In Latvia's vast forests, as spring melts away a long winter deep, the stillness is almost imperceptibly broken by a rhythmic drip, drip, drip.
A small black tube protrudes from the trunk of a leafless tree growing among spruces, birches and pines. Trickling from it, into a plastic bag suspended below, is a clear, sweet, watery sap which has been one of this country's most popular drinks for centuries.
In Latvia, late March to mid-April is "berzu sula", or "birch juice" season. Stalls groaning with bottles full of the sap have popped up by roadsides, while top chefs tout it as an essential ingredient in Latvian nouvelle cuisine and scientists, a health wonder.
"The colder the winter, the sweeter the juice," says the 34-year-old. "That's why our birch juice is so special and why you can't get it in France or Italy -- it simply doesn't get cold enough there for long enough. We're lucky to have such harsh winters!"
As soon as the temperature hits zero, he and throngs of other birch juice fans flock to forests, or their own back gardens, to tap Latvia's millions of birches, distinguished by their brilliant white bark.
For Liberts, this delicately sweet fluid has become the life-blood of his business.
"I deal with birch juice all year round, but for these two to three weeks, I am totally obsessed!" Liberts chuckles.
At his small organic farm in the central Latvian town of Ikskile, his cellar would make any French winery proud.
But instead of fermenting grape juice, it is stacked full of his birch juice products: still and sparkling wines, syrup, lemonade and schnapps, all elegantly-bottled and premium-priced.
"I have only around 200 trees. Compared to maple syrup production in Canada where even the smallest farms have thousands of trees, we're Lilliput," he smiles.
Still, Liberts is attracting an international reputation. Following an appearance at the World Organic Food fair in Germany in February, he received so many orders he had to turn most away as he was short on sap.
"People were amazed how fresh and pure the taste is, especially if they have only previously encountered the pasteurised, sweetened versions of birch juice that are popular in Belarus and Russia," he says.
Liberts is also doing his best to ensure birches are tapped in a way that causes the least possible damage.
"The old-fashioned way is to drill a large hole right into the heart of the tree, but we prefer to do something more like modern keyhole surgery. Seven millimetres is the optimum width of the hole and you should not go into the tree more than three to four centimetres," he warns, explaining that larger holes that damage trees only increase the flow by five to seven percent.
The sap is also prized by eco-cosmetics maker Madara, one of Latvia's most successful businesses with outlets in 28 countries.
Research into the sap's anti-ageing properties at the University of Latvia, prompted the company to launch a new line of products last year promising a youthful glow.
"Birch juice both stimulates the growth of dermal and epidermal cells, and delays cell ageing," Madara founder Lotte Tisenkopfa-Iltnere told AFP.
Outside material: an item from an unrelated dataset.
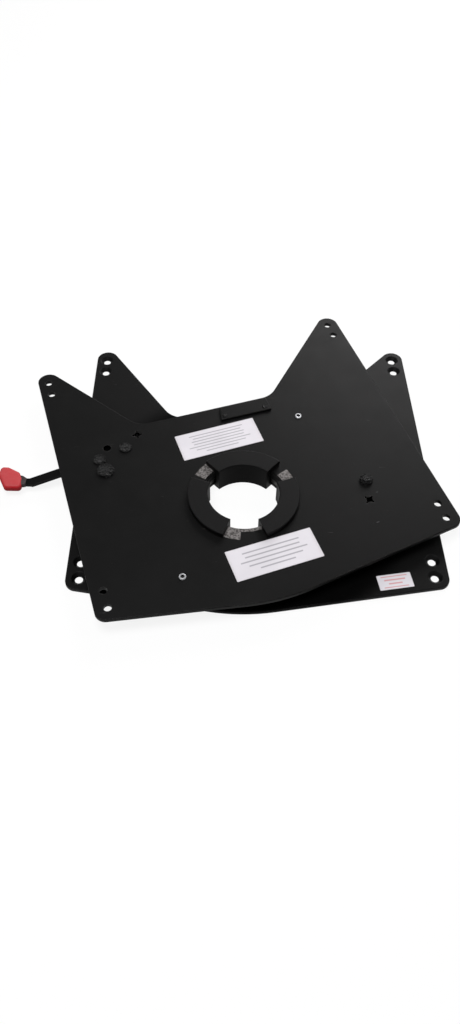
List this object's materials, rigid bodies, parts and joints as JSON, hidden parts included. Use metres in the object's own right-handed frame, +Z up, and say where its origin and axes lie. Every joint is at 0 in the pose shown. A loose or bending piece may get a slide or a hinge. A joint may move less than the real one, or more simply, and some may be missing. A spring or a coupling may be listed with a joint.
{
  "type": "swivel seat base",
  "caption": "Flat black steel swivel base for a vehicle seat: an eared upper plate turns over a like lower plate on a slotted hub, with a red-knobbed release lever between them.",
  "frame": {"origin": "on the swivel axis at the underside of the lower plate", "axes": "+Z up along the swivel axis, +X along the straight edge between the lower plate's ears, +Y towards the ears"},
  "size_m": [0.5345, 0.4823, 0.032],
  "materials": {
    "plate_paint": "black powder coat, light sheen",
    "hub_paint": "black powder coat, light sheen",
    "lock_steel": "black coated steel",
    "nylon": "black sliding plastic",
    "black_fastener": "black coated fastener",
    "zinc": "bright zinc plated",
    "spring_steel": "bare spring wire",
    "label_film": "blank white label film",
    "lever_paint": "black painted bar",
    "latch_steel": "ground steel pin",
    "knob_red": "red dipped plastic, soft gloss"
  },
  "bodies": {
    "base": {"lower_plate": "plate_paint", "rear_hub_segment": "hub_paint", "left_hub_segment": "hub_paint", "right_hub_segment": "hub_paint", "flange_glides": "nylon", "lock_disc": "lock_steel", "lock_disc_rivets": "lock_steel", "spacer_ring": "lock_steel", "lower_sticker": "label_film"},
    "turntable": {"upper_plate": "plate_paint", "waist_strip": "plate_paint", "flanged_bush": "nylon", "glide_block": "nylon", "adjuster_pads": "nylon", "pivot_bolt": "black_fastener", "stop_bolt": "black_fastener", "spring_post": "black_fastener", "glide_bolt": "black_fastener", "waist_strip_rivets": "black_fastener", "adjuster_nuts": "black_fastener", "pivot_washer": "zinc", "pivot_sleeve": "zinc", "pivot_retainer": "zinc", "pivot_nut": "zinc", "stop_nut": "zinc", "glide_nut": "zinc", "adjuster_screws": "zinc", "return_spring": "spring_steel", "rear_label": "label_film", "front_label": "label_film"},
    "lever": {"lever_arm": "lever_paint", "latch_pin": "latch_steel", "lever_knob": "knob_red"}
  },
  "joints": [
    {"name": "swivel", "type": "hinge", "parent": "base", "child": "turntable", "pos_m": [0, 0, 0], "axis": [0, 0, 1], "continuous": true},
    {"name": "lever", "type": "hinge", "parent": "turntable", "child": "lever", "pos_m": [-0.16187, 0.03835, 0.0167], "axis": [0, 0, 1], "range_deg": [0, 6], "stiffness_Nm_per_rad": 0.2, "springref_deg": -57.3, "deforming": ["return_spring"]}
  ]
}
The studies by researcher Dr. Janis Ancans show the organic sap's array of benefits as a powerful anti-oxidant.
"Birch juice not only rejuvenates but also protects skin cells from oxidative stress, including Ultra Violet rays, environmental pollution and consequences caused by inflammation," his recent study found.
A new generation of chefs are also turning birch juice -- long regarded as a humble drink for peasants -- into a must-taste ingredient on the menus of Riga's trendiest restaurants.
"It is especially good for poaching fish, making syrups and for sauces," says Chef Martins Sirmais, who co-owns several of the Latvian capital's most fashionable eateries.
"We have been promoting the use of birch juice for the last five or six years and it has definitely gained popularity, especially among foreigners who have never tasted it before," adds Latvia's top TV chef.
Even visiting Turkish President Abdullah Gul and his wife were treated to birch juice at a recent state banquet in Riga, Elvira Stepanova from the office of Latvian President Andris Berzins confirmed.
Given that the president's name actually derives from "berzs" -- Latvian for "birch" -- it seems appropriate that even the leader of the country can't resist the sap: "Yes, President Berzins taps birch trees in the springtime for their sap, and he does drink birch juice," Stepanova reveals.